ROUND = 'ROUND'¶: round. e.g. round(9.4) = 9, round(9.5) = 10

bn_folding = False¶: Enable Batch Normalization Folding. Note that sometimes this can cause the training become unstable.

bn_self_folding = False¶: Enable Batch Normalization Self-Folding. Note that sometimes this can cause the training become unstable.

channel_last = False¶: Enable channel last (channel_first is only supported now)

channel_wise = False¶: Enable channel-wise quantization

dtype¶

Precision

alias of numpy.int8

ext_name = 'cudnn'¶: Extension Context. ‘cpu’, ‘cuda’ or ‘cudnn’

learning_rate_scale = 0.1¶: QAT Learning_rate = NonQNN Learning_rate * learning_rate_scale. Recommend setting it to 0.1 or 0.01

narrow_range = False¶: Narrow the lower-bound (e.g., when in int8, -128 -> -127)

niter_to_recording = 0¶: Step start to record

niter_to_training = -1¶: Step start to QAT. The number of steps between recording and training should be greater than the number of steps of one epoch training.

pow2 = 'ROUND'¶: Member of nnabla.utils.qnn.QATConfig.RoundingMethod. Round the scale to power-of-2. If you want to deploy the model with tensorrt, please enable this.

record_layers = []¶: list of nnabla function names. Recording layers. If empty, add recoders to all layers. Otherwise, only add recoders to functions in record_layers.

recorder_activation¶

One of nnabla.utils.qnn.MinMaxMinMaxRecorderCallback, nnabla.utils.qnn.AbsMaxRecorderCallback, nnabla.utils.qnn.MinMaxMvaRecorderCallback, nnabla.utils.qnn.MaxMaxRecorderCallback, nnabla.utils.qnn.MaxMvaRecorderCallback Recorder of activation

alias of nnabla.utils.qnn.MaxMvaRecorderCallback

recorder_position = 0¶: Member of nnabla.utils.qnn.QATConfig.RecorderPosition. Recorder position

recorder_weight¶

One of nnabla.utils.qnn.MinMaxMinMaxRecorderCallback, nnabla.utils.qnn.AbsMaxRecorderCallback, nnabla.utils.qnn.MinMaxMvaRecorderCallback, nnabla.utils.qnn.MaxMaxRecorderCallback, nnabla.utils.qnn.MaxMvaRecorderCallback Recorder of weight

alias of nnabla.utils.qnn.MinMaxMinMaxRecorderCallback

round_mode = 'HALF_TO_EVEN'¶: Round mode of quantize layer

skip_bias = False¶: Skip quantizing bias of Affine and bias of the Convolution function family

skip_inputs_layers = ['Convolution', 'Deconvolution']¶: List of nnabla function name. Skip quantizing inputs layers of network

skip_outputs_layers = ['Affine']¶: List of nnabla function name. Skip quantizing outputs layers of network

zero_point = False¶: Use zero-point (asymmetric) or not use (symmetric)

QATTensorRTConfig¶

The default quantization aware training Configuration that meets the requirements of TensorRT.

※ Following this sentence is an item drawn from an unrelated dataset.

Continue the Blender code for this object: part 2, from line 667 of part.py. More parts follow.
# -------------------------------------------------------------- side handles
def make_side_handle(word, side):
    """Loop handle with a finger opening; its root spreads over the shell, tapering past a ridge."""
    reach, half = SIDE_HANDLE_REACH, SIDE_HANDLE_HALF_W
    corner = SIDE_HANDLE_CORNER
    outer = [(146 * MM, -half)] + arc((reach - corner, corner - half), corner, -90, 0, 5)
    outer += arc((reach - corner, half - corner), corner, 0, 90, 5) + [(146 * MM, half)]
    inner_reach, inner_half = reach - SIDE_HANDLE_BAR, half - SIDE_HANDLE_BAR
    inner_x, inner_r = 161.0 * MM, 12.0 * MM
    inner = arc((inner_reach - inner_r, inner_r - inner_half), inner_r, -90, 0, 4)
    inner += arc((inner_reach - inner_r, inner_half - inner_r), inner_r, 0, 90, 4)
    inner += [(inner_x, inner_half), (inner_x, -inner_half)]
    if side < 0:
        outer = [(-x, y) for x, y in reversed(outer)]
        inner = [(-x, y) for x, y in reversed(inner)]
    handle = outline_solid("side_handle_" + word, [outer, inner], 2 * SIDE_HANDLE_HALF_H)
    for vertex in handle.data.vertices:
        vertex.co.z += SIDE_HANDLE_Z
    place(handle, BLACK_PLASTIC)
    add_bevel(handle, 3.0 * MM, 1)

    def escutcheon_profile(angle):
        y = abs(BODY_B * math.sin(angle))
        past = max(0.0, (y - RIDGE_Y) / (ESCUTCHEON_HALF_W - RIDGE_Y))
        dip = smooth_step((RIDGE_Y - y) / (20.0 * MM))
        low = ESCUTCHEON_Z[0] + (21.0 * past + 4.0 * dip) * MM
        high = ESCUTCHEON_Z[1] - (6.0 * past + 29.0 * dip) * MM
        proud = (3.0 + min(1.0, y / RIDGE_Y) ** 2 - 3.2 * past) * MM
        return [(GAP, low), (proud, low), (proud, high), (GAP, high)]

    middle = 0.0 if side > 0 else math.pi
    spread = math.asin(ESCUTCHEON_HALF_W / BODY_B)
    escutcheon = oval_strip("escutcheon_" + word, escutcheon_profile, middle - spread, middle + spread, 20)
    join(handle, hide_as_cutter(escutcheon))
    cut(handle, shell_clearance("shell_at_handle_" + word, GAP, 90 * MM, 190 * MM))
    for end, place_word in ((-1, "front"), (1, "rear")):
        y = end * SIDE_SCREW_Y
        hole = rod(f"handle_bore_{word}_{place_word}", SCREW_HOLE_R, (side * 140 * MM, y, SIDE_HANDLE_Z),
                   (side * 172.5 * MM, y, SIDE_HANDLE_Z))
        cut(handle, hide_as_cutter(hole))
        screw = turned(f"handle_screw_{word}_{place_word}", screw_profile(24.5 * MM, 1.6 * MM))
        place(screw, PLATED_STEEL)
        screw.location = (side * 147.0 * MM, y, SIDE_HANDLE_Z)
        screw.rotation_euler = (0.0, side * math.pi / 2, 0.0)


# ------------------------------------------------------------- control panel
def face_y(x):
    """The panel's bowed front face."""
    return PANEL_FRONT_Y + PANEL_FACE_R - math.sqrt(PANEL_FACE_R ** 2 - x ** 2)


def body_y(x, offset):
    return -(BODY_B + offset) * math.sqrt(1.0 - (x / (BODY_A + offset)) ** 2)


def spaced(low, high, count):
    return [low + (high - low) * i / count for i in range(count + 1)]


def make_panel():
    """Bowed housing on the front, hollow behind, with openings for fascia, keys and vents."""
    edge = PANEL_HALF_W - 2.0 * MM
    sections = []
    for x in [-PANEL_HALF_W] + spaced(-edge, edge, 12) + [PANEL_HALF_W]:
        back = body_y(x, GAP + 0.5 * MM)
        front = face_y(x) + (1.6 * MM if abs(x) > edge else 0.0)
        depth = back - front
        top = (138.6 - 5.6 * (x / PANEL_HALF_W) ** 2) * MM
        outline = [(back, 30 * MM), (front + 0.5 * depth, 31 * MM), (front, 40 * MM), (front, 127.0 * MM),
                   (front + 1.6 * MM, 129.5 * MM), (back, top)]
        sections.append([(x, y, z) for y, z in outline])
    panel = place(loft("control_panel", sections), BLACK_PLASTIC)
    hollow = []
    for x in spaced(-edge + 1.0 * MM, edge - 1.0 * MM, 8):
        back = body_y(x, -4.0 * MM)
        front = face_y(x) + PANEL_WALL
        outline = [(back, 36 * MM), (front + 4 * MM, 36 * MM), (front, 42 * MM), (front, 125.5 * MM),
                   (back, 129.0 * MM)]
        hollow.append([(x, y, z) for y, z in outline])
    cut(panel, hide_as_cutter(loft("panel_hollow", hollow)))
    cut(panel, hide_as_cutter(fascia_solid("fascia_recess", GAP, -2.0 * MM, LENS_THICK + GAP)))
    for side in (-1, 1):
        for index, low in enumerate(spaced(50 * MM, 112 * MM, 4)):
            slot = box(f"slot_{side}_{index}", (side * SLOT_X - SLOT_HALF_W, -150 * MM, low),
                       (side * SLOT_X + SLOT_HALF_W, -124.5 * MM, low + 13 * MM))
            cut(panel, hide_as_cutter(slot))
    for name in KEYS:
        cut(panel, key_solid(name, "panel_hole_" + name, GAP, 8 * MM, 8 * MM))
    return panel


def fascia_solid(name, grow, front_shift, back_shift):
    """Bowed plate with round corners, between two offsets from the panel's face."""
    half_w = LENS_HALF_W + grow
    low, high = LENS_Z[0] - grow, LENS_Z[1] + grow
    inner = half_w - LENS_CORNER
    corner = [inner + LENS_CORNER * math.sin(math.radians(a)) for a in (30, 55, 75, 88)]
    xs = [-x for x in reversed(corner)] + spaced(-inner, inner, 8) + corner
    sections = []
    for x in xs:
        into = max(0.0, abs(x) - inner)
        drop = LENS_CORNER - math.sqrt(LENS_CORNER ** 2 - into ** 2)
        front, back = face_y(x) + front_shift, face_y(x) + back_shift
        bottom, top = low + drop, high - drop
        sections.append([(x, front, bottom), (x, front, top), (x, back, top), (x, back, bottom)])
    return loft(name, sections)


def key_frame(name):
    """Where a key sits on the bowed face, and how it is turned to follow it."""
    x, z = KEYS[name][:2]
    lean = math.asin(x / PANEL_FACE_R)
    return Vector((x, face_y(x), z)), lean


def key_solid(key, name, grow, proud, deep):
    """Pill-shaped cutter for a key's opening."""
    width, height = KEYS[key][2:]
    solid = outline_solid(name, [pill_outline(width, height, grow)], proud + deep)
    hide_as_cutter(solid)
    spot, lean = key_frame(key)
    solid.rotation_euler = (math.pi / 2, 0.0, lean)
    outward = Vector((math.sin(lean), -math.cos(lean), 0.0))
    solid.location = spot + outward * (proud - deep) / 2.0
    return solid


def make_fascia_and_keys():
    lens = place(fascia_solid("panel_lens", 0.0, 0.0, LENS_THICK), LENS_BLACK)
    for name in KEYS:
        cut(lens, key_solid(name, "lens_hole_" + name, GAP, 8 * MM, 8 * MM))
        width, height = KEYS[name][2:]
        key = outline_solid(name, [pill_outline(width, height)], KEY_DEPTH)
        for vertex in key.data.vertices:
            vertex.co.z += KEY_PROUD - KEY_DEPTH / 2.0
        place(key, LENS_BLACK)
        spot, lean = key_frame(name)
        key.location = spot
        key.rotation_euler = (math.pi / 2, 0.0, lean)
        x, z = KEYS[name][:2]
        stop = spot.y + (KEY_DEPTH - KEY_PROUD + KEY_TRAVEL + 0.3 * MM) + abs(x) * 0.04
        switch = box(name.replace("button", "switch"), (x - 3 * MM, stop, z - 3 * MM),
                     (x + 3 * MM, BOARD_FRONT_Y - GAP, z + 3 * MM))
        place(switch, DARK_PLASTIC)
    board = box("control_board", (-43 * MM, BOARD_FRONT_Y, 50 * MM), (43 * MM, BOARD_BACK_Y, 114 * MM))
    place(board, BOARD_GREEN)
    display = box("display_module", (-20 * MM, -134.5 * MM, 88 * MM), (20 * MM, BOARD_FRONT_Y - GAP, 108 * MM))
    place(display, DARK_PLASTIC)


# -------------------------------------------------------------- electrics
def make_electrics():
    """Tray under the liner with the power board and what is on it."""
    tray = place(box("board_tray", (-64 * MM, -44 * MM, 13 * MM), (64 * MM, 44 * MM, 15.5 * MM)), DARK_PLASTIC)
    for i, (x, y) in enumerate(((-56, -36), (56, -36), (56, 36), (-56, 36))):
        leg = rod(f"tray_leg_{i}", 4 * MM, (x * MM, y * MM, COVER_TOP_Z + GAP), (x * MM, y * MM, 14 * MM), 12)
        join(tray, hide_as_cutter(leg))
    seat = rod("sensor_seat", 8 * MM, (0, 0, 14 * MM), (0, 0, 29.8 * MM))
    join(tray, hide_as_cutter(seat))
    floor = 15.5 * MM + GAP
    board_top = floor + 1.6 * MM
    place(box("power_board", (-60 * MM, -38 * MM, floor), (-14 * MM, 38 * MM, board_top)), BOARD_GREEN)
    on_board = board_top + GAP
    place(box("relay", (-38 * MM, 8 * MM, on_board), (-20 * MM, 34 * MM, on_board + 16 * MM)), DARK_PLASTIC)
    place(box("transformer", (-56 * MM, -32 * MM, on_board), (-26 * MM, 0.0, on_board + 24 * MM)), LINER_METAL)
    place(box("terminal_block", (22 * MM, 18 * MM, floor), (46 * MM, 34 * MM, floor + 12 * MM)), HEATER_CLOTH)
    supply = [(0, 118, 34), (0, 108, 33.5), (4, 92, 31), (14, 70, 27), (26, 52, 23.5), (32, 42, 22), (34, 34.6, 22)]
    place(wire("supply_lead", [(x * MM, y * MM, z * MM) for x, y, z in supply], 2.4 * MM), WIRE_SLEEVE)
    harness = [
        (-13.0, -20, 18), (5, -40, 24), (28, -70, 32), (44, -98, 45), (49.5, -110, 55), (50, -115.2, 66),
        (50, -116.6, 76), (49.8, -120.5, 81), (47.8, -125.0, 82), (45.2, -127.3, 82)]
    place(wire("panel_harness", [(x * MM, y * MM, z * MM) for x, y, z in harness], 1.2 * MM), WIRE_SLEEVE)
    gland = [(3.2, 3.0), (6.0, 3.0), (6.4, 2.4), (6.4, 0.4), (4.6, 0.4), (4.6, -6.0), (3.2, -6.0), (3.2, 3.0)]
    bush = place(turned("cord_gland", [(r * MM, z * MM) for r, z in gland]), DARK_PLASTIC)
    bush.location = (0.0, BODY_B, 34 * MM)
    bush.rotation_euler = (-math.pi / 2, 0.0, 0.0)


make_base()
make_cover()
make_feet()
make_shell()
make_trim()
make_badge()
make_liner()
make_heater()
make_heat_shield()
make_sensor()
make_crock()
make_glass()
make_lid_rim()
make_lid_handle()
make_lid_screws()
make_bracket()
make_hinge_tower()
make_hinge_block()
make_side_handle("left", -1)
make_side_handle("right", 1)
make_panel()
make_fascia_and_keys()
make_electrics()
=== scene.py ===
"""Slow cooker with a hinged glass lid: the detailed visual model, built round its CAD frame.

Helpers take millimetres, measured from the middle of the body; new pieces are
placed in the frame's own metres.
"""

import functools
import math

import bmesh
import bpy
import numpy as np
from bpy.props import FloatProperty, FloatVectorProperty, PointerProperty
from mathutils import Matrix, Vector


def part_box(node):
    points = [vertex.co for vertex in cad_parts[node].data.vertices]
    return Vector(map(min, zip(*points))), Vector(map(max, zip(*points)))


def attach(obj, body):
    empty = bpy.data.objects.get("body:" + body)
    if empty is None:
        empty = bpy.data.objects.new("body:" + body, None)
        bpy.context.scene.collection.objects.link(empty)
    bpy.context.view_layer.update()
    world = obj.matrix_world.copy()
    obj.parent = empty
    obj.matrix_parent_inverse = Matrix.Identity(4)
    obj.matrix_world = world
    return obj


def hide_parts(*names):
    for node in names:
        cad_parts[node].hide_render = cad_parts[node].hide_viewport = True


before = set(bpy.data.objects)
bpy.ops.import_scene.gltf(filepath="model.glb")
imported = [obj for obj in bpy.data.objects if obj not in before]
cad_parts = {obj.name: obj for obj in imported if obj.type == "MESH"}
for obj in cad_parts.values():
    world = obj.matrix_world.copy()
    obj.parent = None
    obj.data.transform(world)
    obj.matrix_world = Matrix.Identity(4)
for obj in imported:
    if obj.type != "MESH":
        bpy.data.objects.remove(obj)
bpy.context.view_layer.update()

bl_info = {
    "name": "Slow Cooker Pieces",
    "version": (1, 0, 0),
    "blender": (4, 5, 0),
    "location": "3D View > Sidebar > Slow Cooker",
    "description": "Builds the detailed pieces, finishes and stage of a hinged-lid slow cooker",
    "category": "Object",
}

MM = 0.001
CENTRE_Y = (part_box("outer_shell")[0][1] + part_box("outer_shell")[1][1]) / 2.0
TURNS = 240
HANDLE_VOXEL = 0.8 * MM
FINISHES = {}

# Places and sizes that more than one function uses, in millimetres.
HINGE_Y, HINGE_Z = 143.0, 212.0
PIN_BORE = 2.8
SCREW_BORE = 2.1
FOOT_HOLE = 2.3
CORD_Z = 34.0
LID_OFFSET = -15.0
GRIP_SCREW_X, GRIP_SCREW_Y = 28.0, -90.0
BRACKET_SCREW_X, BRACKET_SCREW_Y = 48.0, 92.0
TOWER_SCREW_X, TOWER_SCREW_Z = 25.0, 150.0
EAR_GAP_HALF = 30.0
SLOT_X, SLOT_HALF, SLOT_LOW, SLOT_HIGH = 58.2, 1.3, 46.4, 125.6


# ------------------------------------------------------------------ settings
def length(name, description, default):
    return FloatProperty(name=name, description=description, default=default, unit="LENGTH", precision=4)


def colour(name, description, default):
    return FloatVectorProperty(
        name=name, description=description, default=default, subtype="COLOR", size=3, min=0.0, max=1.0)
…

class nnabla.utils.qnn.QATTensorRTConfig[source]¶

QATScheduler¶

class nnabla.utils.qnn.QATScheduler(config=<nnabla.utils.qnn.QATTensorRTConfig object>, solver=None)[source]¶

Bases: object

Scheduler for quantization aware training.

Parameters

config (QATConfig) – Quantization-Aware-Training Configuration
solver (nnabla.solver.Solver) – Neural Network Solver

Example

from nnabla.utils.qnn import QATScheduler, QATConfig, PrecisionMode

# Set configuration
config = QATConfig()
config.bn_folding = True
config.bn_self_folding = True
config.channel_last = False
config.precision_mode = PrecisionMode.SIM_QNN
config.niter_to_recording = 1
config.niter_to_training = 500

qat_scheduler = QATScheduler(config=config, solver=solver)

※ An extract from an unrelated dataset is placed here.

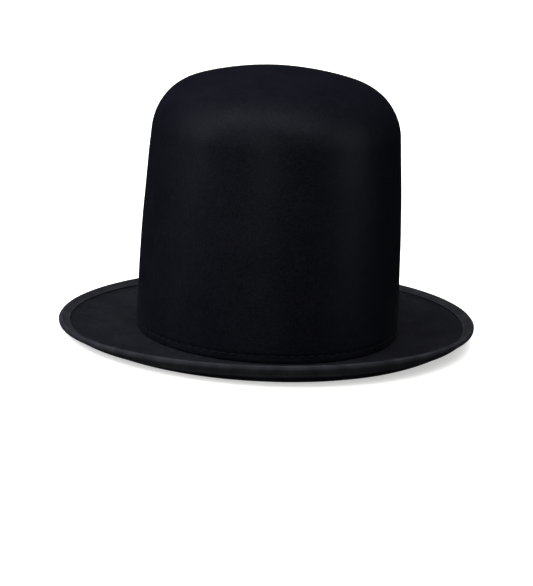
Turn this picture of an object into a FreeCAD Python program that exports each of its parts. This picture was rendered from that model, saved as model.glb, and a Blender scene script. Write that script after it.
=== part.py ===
"""Tall round-topped felt hat, in millimetres.

+Z is up and the wearer faces -Y.  The origin is on the surface that the hat stands on, in the middle of
the brim's outline.  The brim's upper face meets the crown at the height "brim_felt".
"""
import FreeCAD, Part
import math
import os
import Sketcher

Vector = FreeCAD.Vector
Z_UP = Vector(0, 0, 1)

DIMENSIONS = [
    # crown: an oval shell with a gently bulged wall, a round shoulder and a shallow dome
    ("crown_half_width", 86.0),
    ("crown_half_length", 102.0),
    ("crown_height", 172.3),
    ("crown_felt", 2.0),
    ("wall_radius", 1430.0),
    ("shoulder_half_width", 81.0),
    ("shoulder_radius", 38.0),
    ("dome_radius", 186.0),
    # brim: flat next to the crown, then rising, then curling up at the edge
    ("brim_half_width", 136.5),
    ("brim_shift", -0.4),
    ("brim_half_length", 154.0),
    ("brim_felt", 2.0),
    ("brim_flat", 5.0),
    ("rise_mean", 3.2),
    ("rise_right", 3.6),
    ("rise_back", 0.9),
    ("rise_oval", 1.5),
    ("rise_twist", 1.3),
    ("curl_width", 11.5),
    ("curl_mean", 4.2),
    ("curl_front", 2.7),
    ("curl_oval", -2.4),
    ("curl_twist", -1.1),
    ("collar_height", 12.0),
    ("collar_bend", 2.0),
    ("rest_step", 0.1),
    ("rest_margin", 0.5),
    ("rest_plate", 0.5),
    ("fit_gap", 0.1),
    # ribbon folded over the edge, and the wire inside the fold
    ("ribbon_cloth", 0.4),
    ("ribbon_gap", 0.2),
    ("ribbon_face", 5.2),
    ("edge_setback", 2.2),
    ("wire_radius", 0.5),
    ("wire_shift", 0.2),
    ("ferrule_wall", 0.3),
    ("ferrule_length", 12.0),
    # threads
    ("seam_height", 4.5),
    ("seam_pitch", 6.2),
    ("seam_stitch", 4.6),
    ("seam_thread", 0.6),
    ("edge_inset", 4.2),
    ("edge_pitch", 5.0),
    ("edge_stitch", 3.2),
    ("edge_thread", 0.3),
    # sweatband, its reed and tape
    ("band_half_width", 81.1),
    ("band_half_length", 97.1),
    ("band_leather", 0.8),
    ("band_base", 2.4),
    ("band_height", 36.0),
    ("reed_radius", 0.6),
    ("reed_height", 1.35),
    ("tape_cloth", 0.25),
    ("tape_height", 9.0),
    ("band_stitch_height", 4.2),
    ("band_pitch", 5.0),
    ("band_stitch", 2.6),
    ("band_thread", 0.36),
    ("zigzag_base", 14.4),
    ("zigzag_height", 22.0),
    ("zigzag_half_width", 2.2),
    ("zigzag_slack", 0.7),
    # lining
    ("lining_inset", 3.0),
    ("lining_cloth", 0.4),
    ("lining_base", 16.0),
    ("lining_seam", 142.0),
    ("piping_radius", 0.7),
    # label and bow
    ("label_side", 8.0),
    ("label_width", 26.0),
    ("label_height", 12.0),
    ("label_cloth", 0.3),
    ("label_base", 14.0),
    ("bow_height", 11.0),
    ("bow_loop", 8.0),
    ("bow_ribbon", 3.2),
    ("bow_depth", 2.6),
    ("bow_loop_root", 0.64),
    ("bow_loop_end", 1.44),
]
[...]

# convert graph to enable quantization aware training.
qat_scheduler(pred) # pred is the output variable of training network
qat_scheduler(vpred, training=False) # vpred is the output variable of evaluation network

# Training loop
for i in range(training_step):
    qat_scheduler.step()

    # Your training code here

# save quantized nnp
qat_scheduler.save('qnn.np', vimage, deploy=False) # vimage is the input variable of network

save(fname, inputs, batch_size=1, net_name='net', deploy=False)[source]¶

Save QAT network model to NNP file as default.

Parameters

fname (str) – NNP file name.
inputs (nnabla.Variable or list of nnabla.Variable) – Network inputs variables.
batch_size (int) – batch size.
net_name (str) – network name.
deploy (bool) – Whether to apply QNN deployment conversion. deploy=True is not supported yet.

Returns

None

step()[source]¶: Step in the state of QNN. According to the number of iterations in config.